Last month, the United Nations assistant secretary-general for human rights, Ilze Brands Kheris, alerted the U.N. Security Council about “credible allegations of forced transfers of unaccompanied children to Russian occupied territory.”

“We are concerned that the Russian authorities have adopted a simplified procedure to grant Russian citizenship to children without parental care, and that these children would be eligible for adoption by Russian families,” she said.

The U.N. agency responsible for providing humanitarian aid to children, known as UNICEF, said adoption should never occur during or immediately after emergencies.

Human Rights Watch, an international nongovernmental group that spotlights human rights abuses, condemned hasty war-zone adoptions as a violation of laws of armed conflict, which “prohibit a party to the conflict from evacuating children who are not its own nationals to a foreign country without their parents’ or guardians’ written consent, except temporarily as needed for compelling health or safety reasons.”

Days after Ms. Brands Kheris raised her concerns before the U.N. Security Council, Russian Commissioner for Children’s Rights Maria Lvova-Belova announced that 125 orphans from Donetsk had arrived in Russia to be placed with Russian families or in foster care. 

The children, some of whom are disabled, range in age from 3 to 17 and had “lived for a long time in children’s homes and orphanages.” 

“All the children have already received Russian citizenship and adoption or custody is conducted under Russian law,” the Kremlin said in a statement.

In total, Russia says it has placed 300 children from Donetsk with Russian families or in foster care and confirmed that another 104 orphans from Luhansk “are being prepared for arrival in Russia as well,” matching Mr. Haidai’s recent claim.

The number of Ukrainian children in Russia may be far higher, some fear, and tracking the number of orphans among them may be an insurmountable task. 

Ukraine President Volodymyr Zelenskyy said in June that 200,000 children had been forcefully taken to Russia since the start of the war in February. Human Rights Watch says it has not been able to confirm that figure. 

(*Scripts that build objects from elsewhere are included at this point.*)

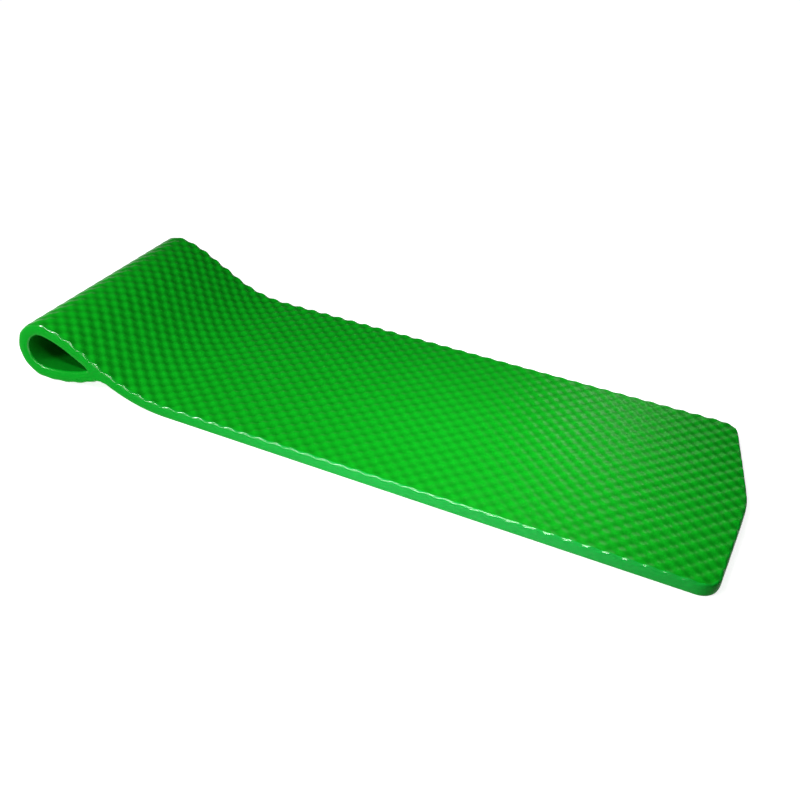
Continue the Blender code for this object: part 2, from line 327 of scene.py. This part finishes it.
# %% Height of the bumps
pitch_at_foot = 0.0385
pitch_at_head = 0.0460
pitch_across = 0.04125
relief_along = {0.0: 0.0028, 0.28: 0.0019, 0.50: 0.0014, 0.66: 0.0017, flat_end - 0.50: 0.0023,
                flat_end - 0.33: 0.0032, slope_end + 0.01: 0.0037, roll_start + 0.05: 0.0011,
                tuck_start - 0.07: 0.0009, tuck_start - 0.01: 0.0020}
highest_relief = max(relief_along.values())
stretch = (pitch_at_head - pitch_at_foot) / sheet_end


def wave(u, y):
    """The bumps' pattern, from -1 in a hollow to 1 on a peak."""
    along = np.log1p(stretch * u / pitch_at_foot) / stretch
    return -np.cos(2 * math.pi * along) * np.cos(2 * math.pi * y / pitch_across)


def relief(u, y):
    """Height of the face above its mean level."""
    height = np.interp(u, list(relief_along), list(relief_along.values()))
    return height * smooth((sheet_end - u) / joint_fade) * wave(u, y)


print("%d bumps along a row" % (math.log(pitch_at_head / pitch_at_foot) / stretch))

# %% [markdown]
# ## One surface, cut into skins
# The real skin is dipped on in one piece, so it is made as one surface first, and its smooth
# normals are measured there. Then it is cut along lines where its finish changes: the bumpy
# face, the plain edge, the plain underside and the inside of the tunnel. Each cut piece keeps the
# normals of the whole, and so no seam shows between them.

# %% Number the points of the rim
places = [np.stack([rim_u - rim_nu * inset, rim_y - rim_ny * inset,
                    depth + share * relief(rim_u - rim_nu * inset, rim_y - rim_ny * inset)])
          for inset, depth, share in rim]
places = [np.concatenate(places, axis=1)]


def add_places(u, y, depth):
    """Add places on the sheet to the surface and return their numbers."""
    first = sum(group.shape[1] for group in places)
    u, y = np.ravel(u), np.ravel(y)
    places.append(np.stack([u, y, depth(u, y)]))
    return np.arange(first, first + len(u))


print("%d points on the rim" % places[0].shape[1])

# %% Fill the sheet between two lines across


def fill(row, first, last, columns, depth):
    """Grid of numbers and its faces, across the sheet between two lines and inside a row."""
    at = np.arange(first, last + 1)
    reach = half_width - rim[row][0][near_of[at]]
    sides = 2 * np.arange(1, columns) / columns - 1
    middle = add_places(np.outer(lines[at], np.ones(columns - 1)), np.outer(reach, sides), depth)
    grid = np.column_stack([row * rim_count + near_of[at], middle.reshape(len(at), -1),
                            row * rim_count + far_of[at]])
    corners = [grid[:-1, :-1], grid[:-1, 1:], grid[1:, 1:], grid[1:, :-1]]
    return grid, np.stack(corners, axis=-1).reshape(-1, 4).tolist()


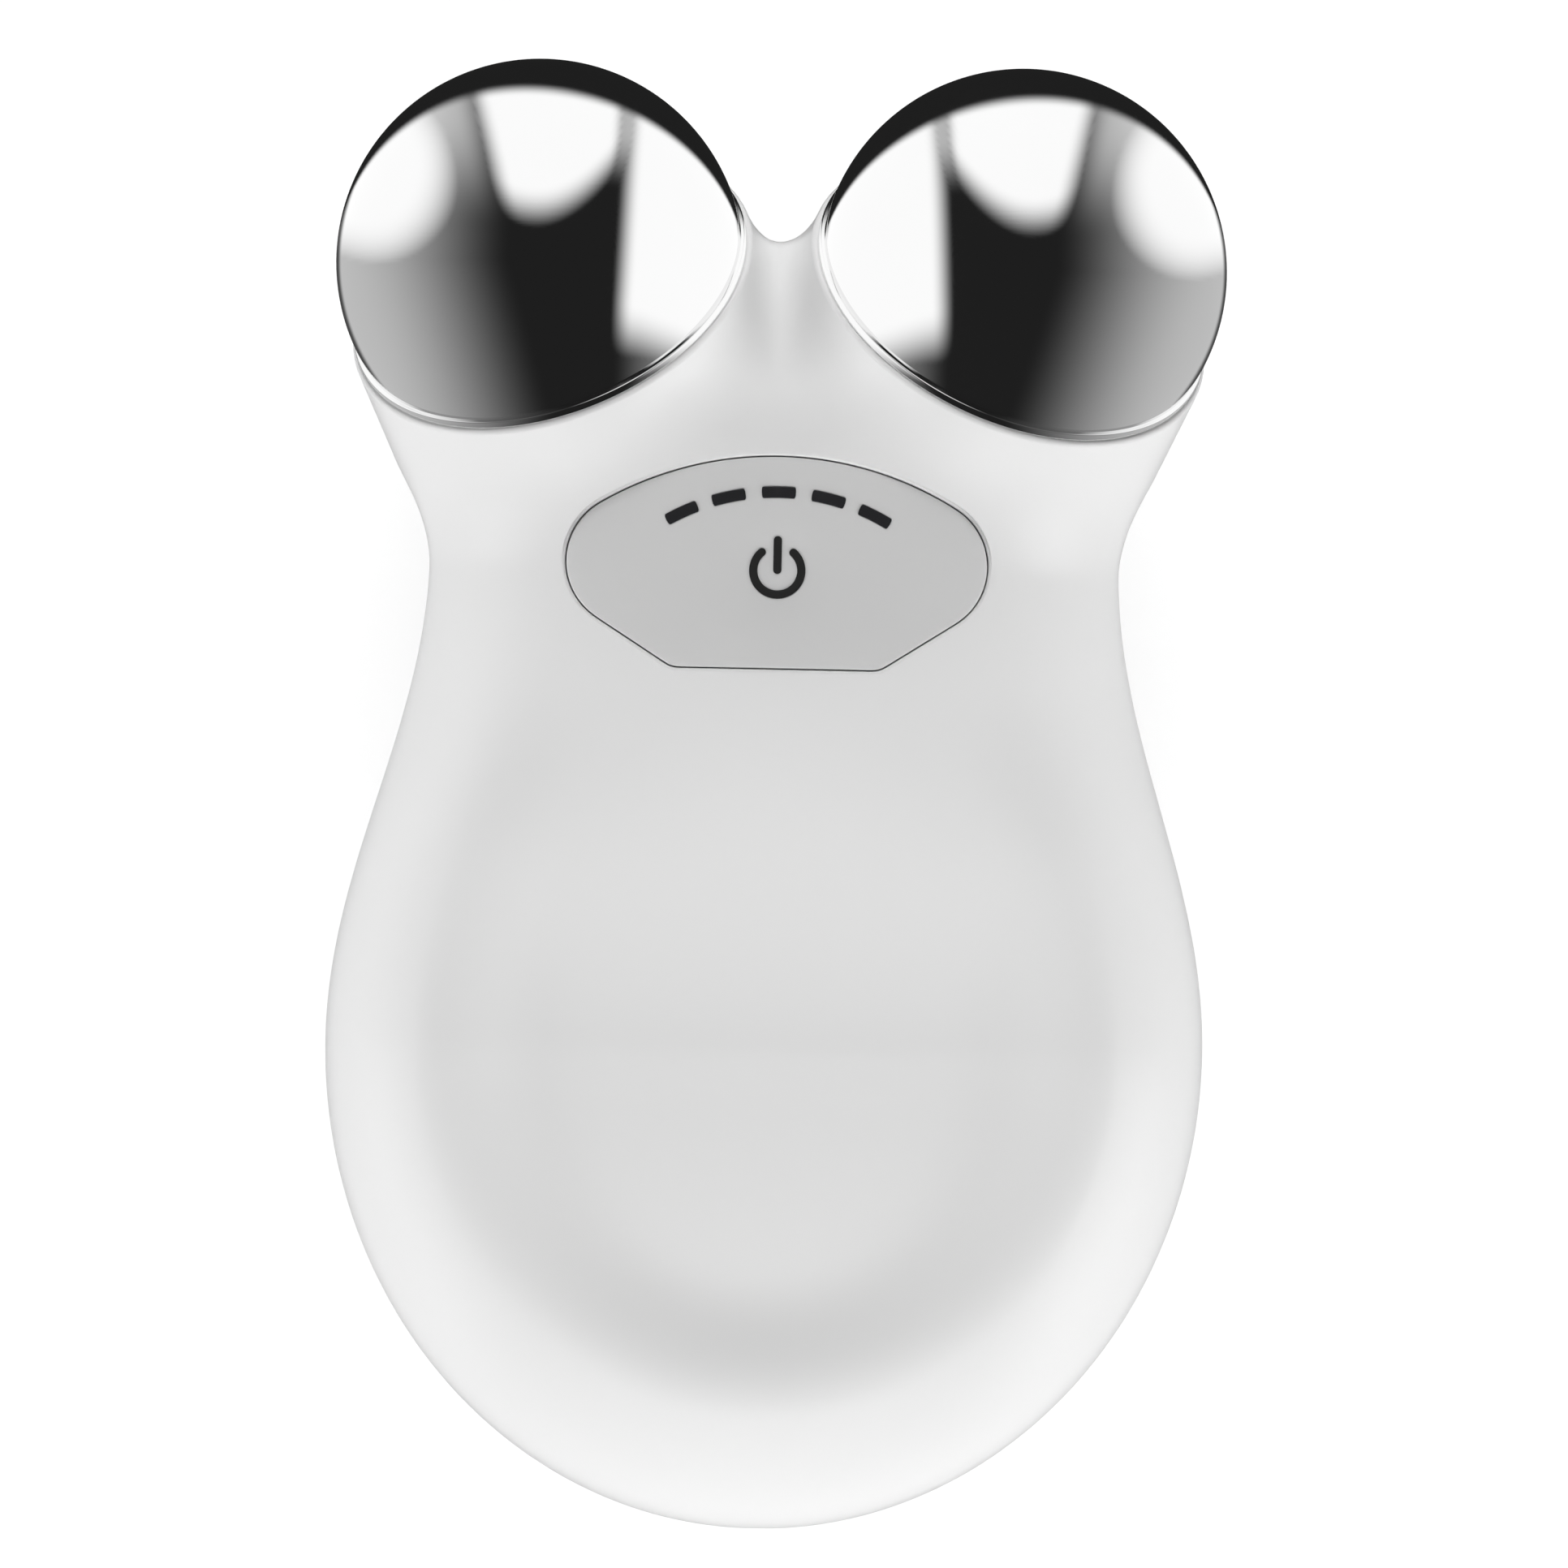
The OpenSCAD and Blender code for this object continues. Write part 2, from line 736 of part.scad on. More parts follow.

Before the Russian invasion, more than 105,000 children were institutionalized across a network of 700 orphanages throughout Ukraine, accounting for just over 1% of Ukraine’s total child population. 

By July, according to a recent report by Reuters, more than 96,000 of those children had been removed from institutions and placed under the care of parents or guardians. Due to a lack of record keeping by the Ukrainian government, the whereabouts of thousands of those dismissed from the orphanages are unknown.

As of last month, UNICEF said it is still unable to reach 26,000 of those children removed from institutions. Of those children who remained unaccounted for, 4,777 were sent home from orphanages in Russian-occupied territories. 

Western officials said the mass deportations of Ukrainians to Russia are likely part of a “filtration” operation in which civilians are interrogated, detained and forcefully deported in a bid to suppress resistance in Russian-occupied regions of Ukraine.

According to a September assessment by the U.S. Director of National Intelligence published on the State Department’s website, Russia is “almost certainly” subjecting Ukrainian civilians in occupied regions to filtration operations. 

“Individuals face one of three fates after undergoing filtration, which includes being issued documentation and remaining in Russian-occupied Ukraine, forcefully deported or Russia, or detained in prisons in eastern Ukraine or Russia,” said the DNI.

The U.S. State Departed said it received reports of thousands of Ukrainians including children shipped to Russia and some undergoing reeducation or indoctrination.

“Once in Russia, some reports indicate that Ukrainian children undergo what Russia refers to as psychological ‘rehabilitation’ and are forced to complete unspecified educational projects,” said the State Department.

Russia’s Ambassador to the U.N. Vasily Nebenzya dismissed the allegation as “unfounded” and said civilians are fleeing Ukraine “to save themselves from the criminal regime.”

“As far as we can judge similar procedures are applied in Poland and other countries of the European Union against Ukrainian refugees,” Mr. Nebenzya told the Security Council last month.